About her flat, Gayatri remarks that ‘It is a hole, a shebang, a den, or a niche if you will…A matchbox flat with small rooms fitted with tiny windows that look like beady, cunning eyes…We have shrunk to adapt ourselves to the narrow limits of this cage – Shankar, Arvind and I. We’ve learnt to cripple ourselves to a smallness so that we can fit into this rat hole. Or maybe I should call it a rat-trap.’

   The novel has a marvellously lyrical epiphany. Gayatri goes to her son’s school to collect him. Suddenly, thanks to the children’s identical school dress, she mistakes one boy after another for her own son.

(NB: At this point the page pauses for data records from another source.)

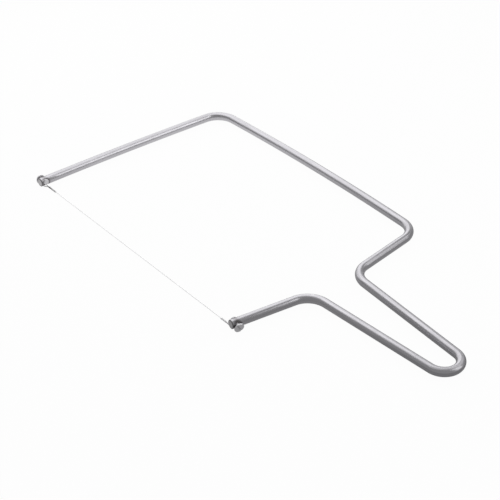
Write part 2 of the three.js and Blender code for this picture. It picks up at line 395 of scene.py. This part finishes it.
def round_cut_ends(rod):
    """Takes the sharp edge off each cut end."""
    for end in ENDS:
        edit(rod, "FACE")
        select_where(rod, "faces", lambda face: len(face.verts) > 8 and abs(
            (face.calc_center_median() - end["cut"]).dot(end["inward"])) < SLIP)
        bpy.ops.mesh.region_to_loop()
        bpy.ops.mesh.bevel(offset=END_CHAMFER, segments=3, profile=0.42)
    deselect_all()


def drill(end):
    """A cylinder of the bore's size, standing through one rod end."""
    deselect_all()
    bpy.ops.mesh.primitive_cylinder_add(
        vertices=DRILL_SIDES, radius=BORE_RADIUS, depth=DRILL_LENGTH)
    tool = bpy.context.object
    tool.data.transform(end_matrix(end))
    return tool


def ease_bore(rod, end):
    """Breaks the sharp rim where the bore meets the rod's skin."""
    def lies_round(place, axis, radius):
        return abs((place - axis * place.dot(axis)).length - radius) < 3 * SLIP

    def on_rim(edge):
        places = [v.co - end["axis"] for v in edge.verts]
        return all(lies_round(p, end["out"], BORE_RADIUS)
                   and lies_round(p, end["inward"], ROD_RADIUS) for p in places)

    edit(rod, "EDGE")
    select_where(rod, "edges", on_rim)
    bpy.ops.mesh.bevel(offset=BORE_EASE, segments=2, profile=0.5)
    deselect_all()


def chain(name, points):
    """An open chain of edges, drawn point by point."""
    deselect_all()
    bpy.ops.mesh.primitive_plane_add(size=MM)
    line = bpy.context.object
    line.name = name
    edit(line)
    bpy.ops.mesh.select_all(action="SELECT")
    bpy.ops.mesh.merge(type="CENTER")
    bpy.ops.transform.translate(value=tuple(points[0]))
    for before, after in zip(points, points[1:]):
        extrude_by(after - before)
    return line


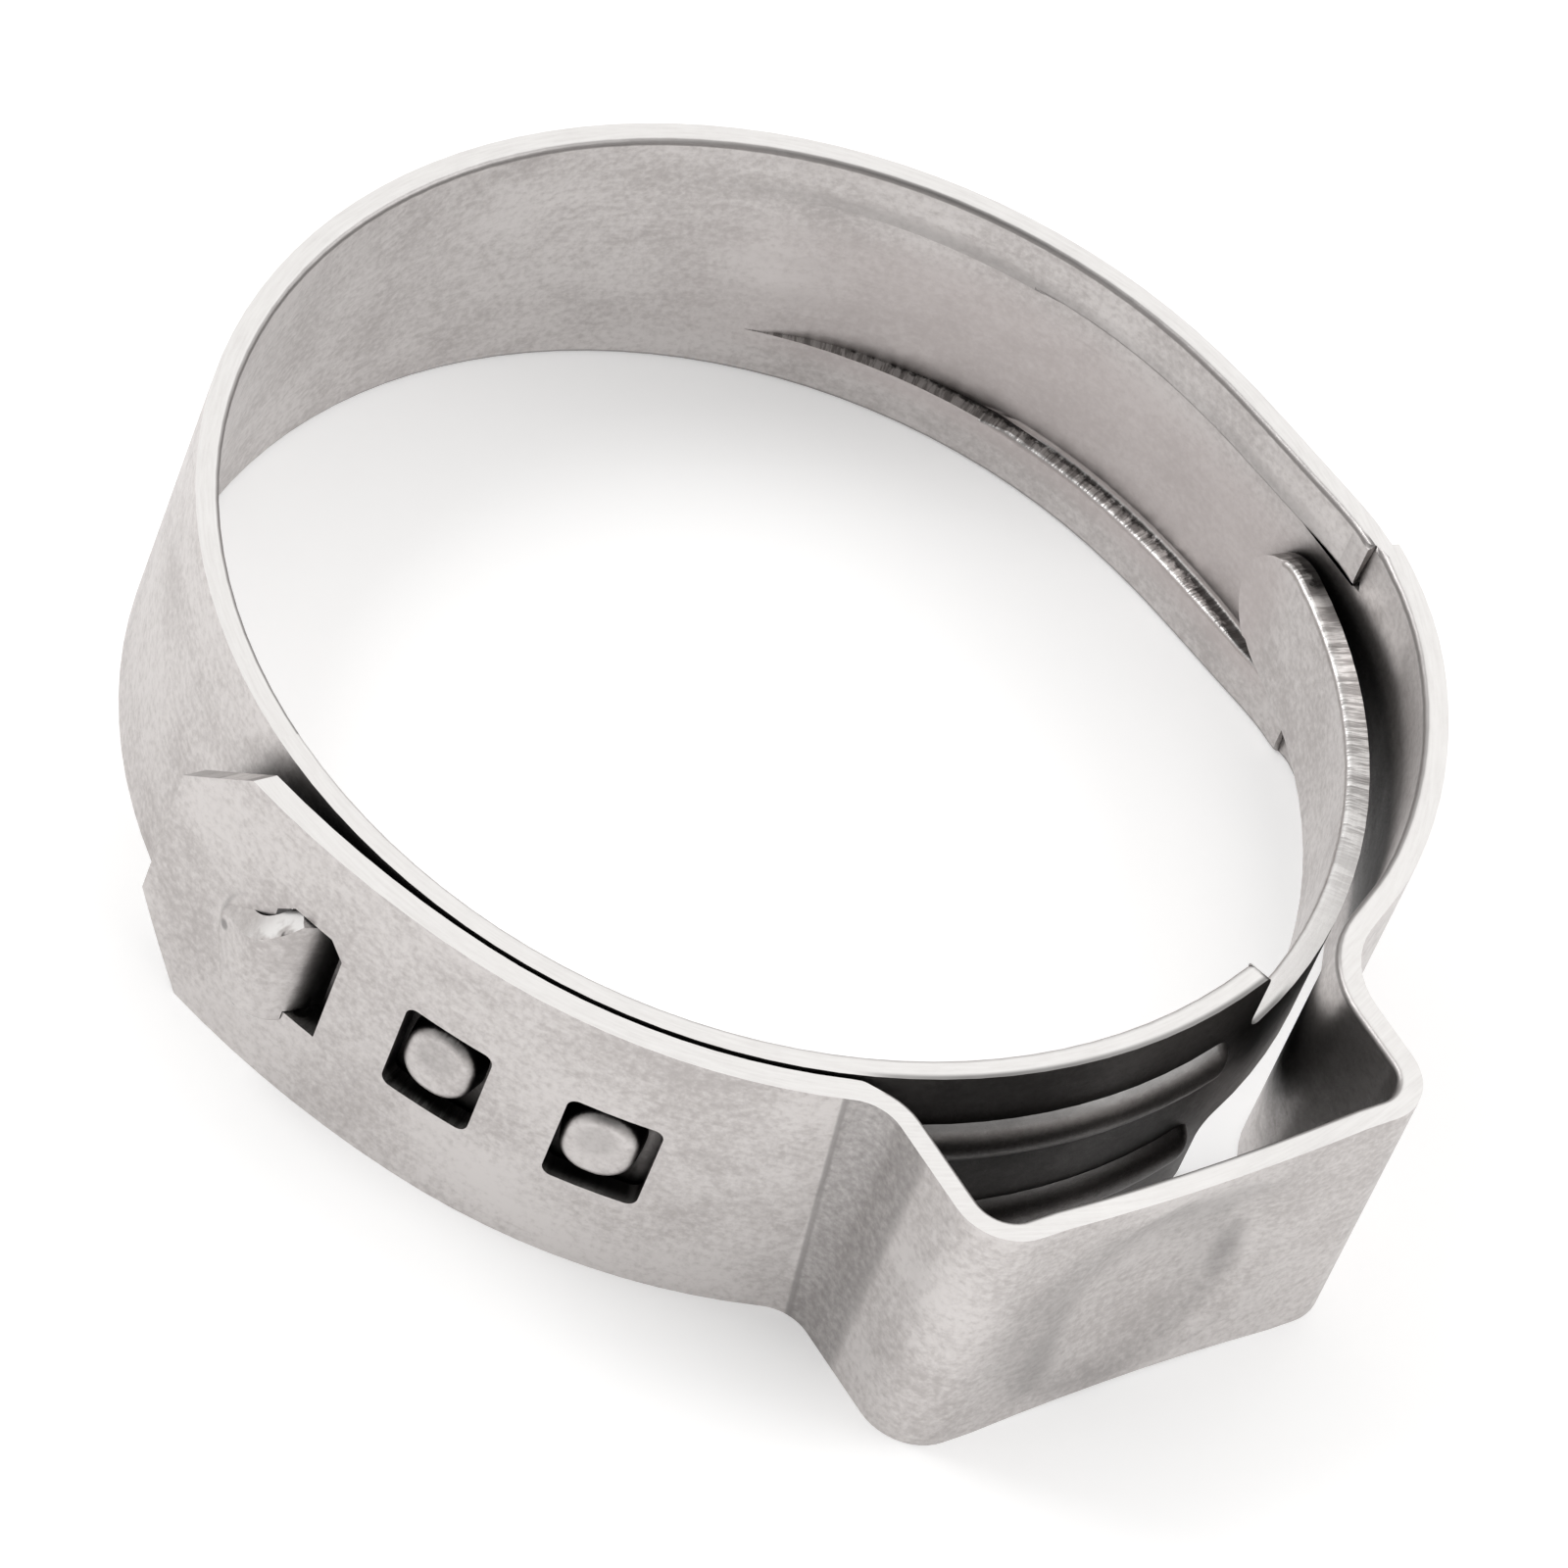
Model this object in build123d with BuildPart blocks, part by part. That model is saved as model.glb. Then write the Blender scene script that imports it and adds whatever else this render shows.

There he is! I moved swiftly towards Arvind. He smiled at me brightly as I hastened towards him. The smile faded a little, but the countenance remained genial and pleasant, the hint of that smile undiminished as he moved on! Again, it was not Arvind…Finally, I left the school with Arvind, in a daze. I felt strangely exhilarated. Something seemed to stretch and expand my being, my limbs awash as flowers rained within me in a soft shower. I soaked in the moment.’

   Going Home is a serious, feminist novel. Its political agenda never eclipses its deep humanity and compassion, its poetic texture or its grand epiphanies.’ 

“A Serious Feminist Novel”, Indian Book Chronicle, xxx August 2000.